Science, Religion and One Common Purpose
Ever since people have been able to realize their existence actively, they’ve been doing some kind of research, in order to unfold the secrets of life. For millennia, the most common beliefs had been based on higher authorities, like various gods and natural spirits – this changed, however, when scholars and scientists were not satisfied with the assumption that our earth played a cen-tral part in the universe any longer.
Obviously, these “revolutions” only took place in civilized cultures (almost surprisingly the majority of them was created and lead by sovereign rulers, among them pharaohs and emperors), whereas the lesser civilized ones, consisting of nomad tribes and rather primitive communities, tended to fear fate and other only vaguely definable circumstances above everything else. Nonetheless, also in the higher developed cultures, one would never dare to act against any god’s or goddess’ will, against those transcendent beings that did not belong to the very world we know directly and yet influenced it. Whether it was only their task to move sun, moon and stars or whether they were them themselves, the movement of these across the firmament was something that made people dependent on them. Therefore, it is very interesting to see that especially astronomy always had been an issue, for when it came to verification and falsification of conceptions of the world. So to say, scientists did not solely question the words of their rulers by investigating these, they also questioned the highest available authorities, possibly with the intention to discover or even produce new ones.

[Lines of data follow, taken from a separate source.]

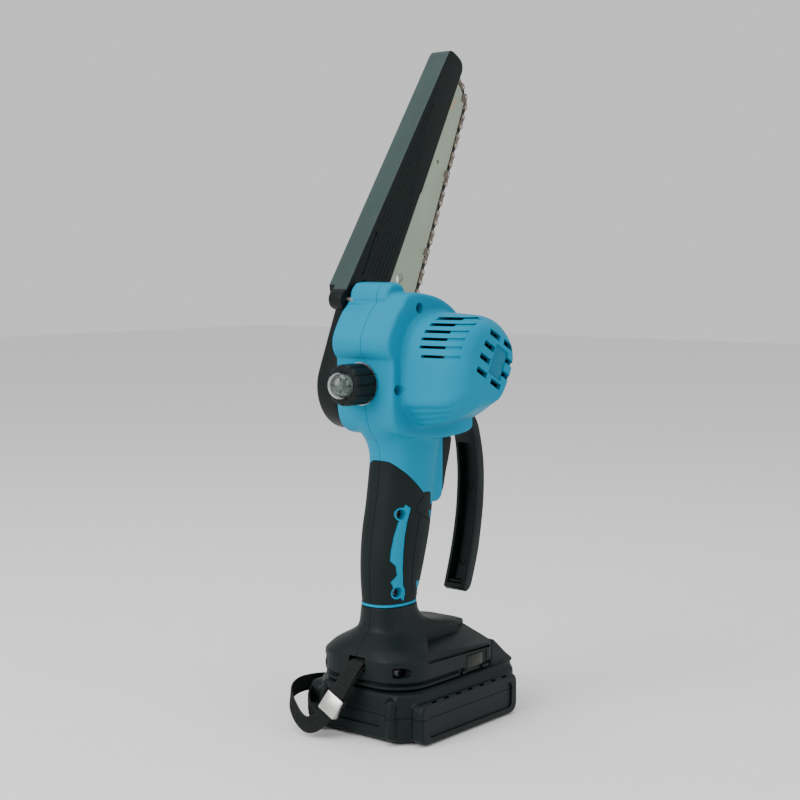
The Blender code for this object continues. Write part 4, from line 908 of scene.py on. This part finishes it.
def add_battery(materials):
    """Battery case in two halves, with side panels, back ribs, rail and nose."""
    levels = ((0.0, 0.0032), (0.0012, 0.0012), (0.0030, 0.0), (0.0255, 0.0), (0.0280, 0.0011),
              (0.0296, 0.0034), (0.0300, 0.0050))
    body = loft("battery", [case_ring(z, shrink) for z, shrink in levels])
    for side in (-1, 1):
        low, high = sorted((side * 0.0340, side * 0.0425))
        rim = rounded_outline((-0.0500, 0.0006), (0.0420, 0.0246), 0.0056)
        join(body, bevel(prism("rim", rim, low, high), 0.0014, 3, 60.0))
    join(body, turned("rib", (-0.0556, -0.0248, 0.0), "Z",
                      [(0.0025, 0.0012), (0.0038, 0.0034), (0.0245, 0.0034), (0.0262, 0.0012)]))
    join(body, turned("rib", (-0.0556, 0.0248, 0.0), "Z",
                      [(0.0025, 0.0012), (0.0038, 0.0034), (0.0245, 0.0034), (0.0262, 0.0012)]))
    nose = [(0.0276, 0.0280), (0.0515, 0.0280), (0.0505, 0.0305), (0.0440, 0.0350),
            (0.0320, 0.0448), (0.0276, 0.0452)]
    join(body, bevel(prism("nose", nose, -0.0330, 0.0330), 0.0015, 2))
    skin = soften(body, SKIN_VOXEL, 4)

    for side in (-1, 1):
        low, high = sorted((side * 0.0415, side * 0.0440))
        field = rounded_outline((-0.0440, 0.0045), (0.0362, 0.0200), 0.0032)
        cut(skin, prism("field", field, low, high))
        notches = []
        for step in range(7):
            x = -0.0386 + step * 0.0113
            notch = block("notch", (x - 0.0024, -0.0006, -0.0021), (x + 0.0024, 0.0006, 0.0021))
            notch.data.transform(Matrix.Translation((0.0, side * 0.0417, 0.0241))
                                 @ Matrix.Rotation(-side * math.radians(40), 4, "X"))
            notches.append(notch)
        cut(skin, merge("notches", notches))
    label = rounded_outline((-0.0157, 0.0085), (0.0157, 0.0205), 0.0008)
    cut(skin, loft("label", [[(x, y, z) for y, z in label] for x in (-0.0600, -0.0540)]))
    cut(skin, block("button shaft", (0.0322, -0.0116, 0.0300), (0.0398, 0.0116, 0.0500)))
    upper = copy_of(skin, "battery_case_top")
    cut(upper, block("lower side", (-0.1, -0.1, -0.1), (0.1, 0.1, 0.01565)))
    rail = block("rail", (-0.0440, -0.0216, 0.0290), (0.0285, 0.0216, 0.0365))
    join(rail, block("rail head", (-0.0440, -0.0264, 0.0361), (0.0285, 0.0264, 0.0406)))
    for y in (-0.0120, 0.0, 0.0120):
        cut(rail, block("contact", (-0.0470, y - 0.0011, 0.0335), (-0.0300, y + 0.0011, 0.0420)))
    join(upper, bevel(rail, 0.0005, 2))
    cut(skin, block("upper side", (-0.1, -0.1, 0.01535), (0.1, 0.1, 0.1)))
    skin.name = "battery_case_bottom"
    finish(upper, materials["black"], "battery", ("battery_top_case",), 38.0)
    finish(skin, materials["black"], "battery", ("battery_bottom_case",), 38.0)


# ---------------------------------------------------------------- guide bar and chain
def along_bar(outline):
    """Points given along and across the bar, as x and z."""
    return [on_bar(*point) for point in outline]


def belt(offset):
    """Circles of the chain's path, moved outward by an offset."""
    return [(*SPROCKET, SPROCKET_RADIUS + 0.0008 + offset),
            (*on_bar(BAR_WIDEST[0], 0.0), BAR_WIDEST[1] + offset),
            (*on_bar(BAR_NOSE[0], 0.0), BAR_NOSE[1] + offset)]


def bar_outline(offset):
    """The bar's edge, moved outward by an offset."""
    tail = (*on_bar(0.0340, 0.0), 0.0170 + offset)
    return wrap([tail, (*on_bar(BAR_WIDEST[0], 0.0), BAR_WIDEST[1] - 0.0003 + offset),
                 (*on_bar(BAR_NOSE[0], 0.0), BAR_NOSE[1] - 0.0003 + offset)], 120)


def add_bar(materials):
    """Guide bar with its edge groove, stud slot, holes and nose rivets."""
    bar = bevel(prism("guide_bar_plate", bar_outline(0.0), BAR_Y - 0.0018, BAR_Y + 0.0018),
                0.0003, 2, 60.0)
    groove = prism("groove", bar_outline(0.003), BAR_Y - 0.0008, BAR_Y + 0.0008)
    cut(groove, prism("groove floor", bar_outline(-0.0045), BAR_Y - 0.002, BAR_Y + 0.002))
    cut(bar, groove)
    slot = wrap([(*on_bar(0.0225, 0.0), 0.0031), (*on_bar(0.0440, 0.0), 0.0031)], 40)
    cut(bar, prism("stud slot", slot, BAR_Y - 0.005, BAR_Y + 0.005))
    for along, across, radius in ((0.0722, 0.0062, 0.0030), (0.1534, 0.0065, 0.0012),
                                  (0.0300, -0.0115, 0.0030)):
        x, z = on_bar(along, across)
        cut(bar, rod("hole", (x, BAR_Y, z), "Y", -0.005, 0.005, radius, 40))
        for side in (-1, 1):
            chamfer = [(0.0014 * side, radius), (0.0022 * side, radius + 0.0008)]
            cut(bar, turned("chamfer", (x, BAR_Y, z), "Y", chamfer, 40))
    finish(bar, materials["bar"], "housing", ("guide_bar",), 30.0)
    rivets = []
    for step in range(5):
        turn = math.radians(72 * step + 20)
        x, z = on_bar(BAR_NOSE[0] + 0.0045 * math.sin(turn), 0.0045 * math.cos(turn))
        rivets.append(turned("rivet", (x, BAR_Y, z), "Y",
                             [(-0.00192, 0.0010), (-0.00186, 0.0013), (0.00186, 0.0013),
                              (0.00192, 0.0010)], 20))
    finish(merge("nose_rivets", rivets), materials["copper"], "housing", (), 30.0)


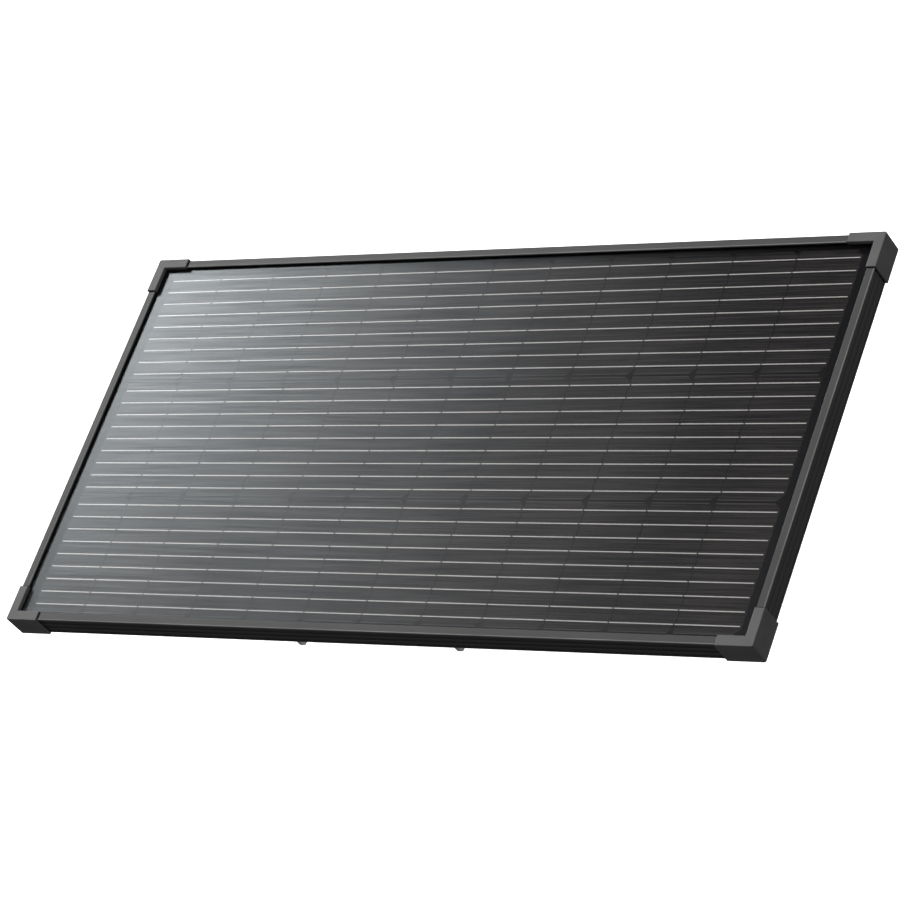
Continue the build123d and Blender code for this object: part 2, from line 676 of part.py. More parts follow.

Today it has become common thought that science and religion are inherently in conflict, and although they convey opposed positions at times, religion has also very often stimulated the development of science. On the quest for the sense of life itself, mankind simply seems to have developed different methods to find it, among them science and religion. Thus, these two, separated by whatever there might be, still follow one common purpose: Explaining the world in all its peculiarities, and thus explaining life itself.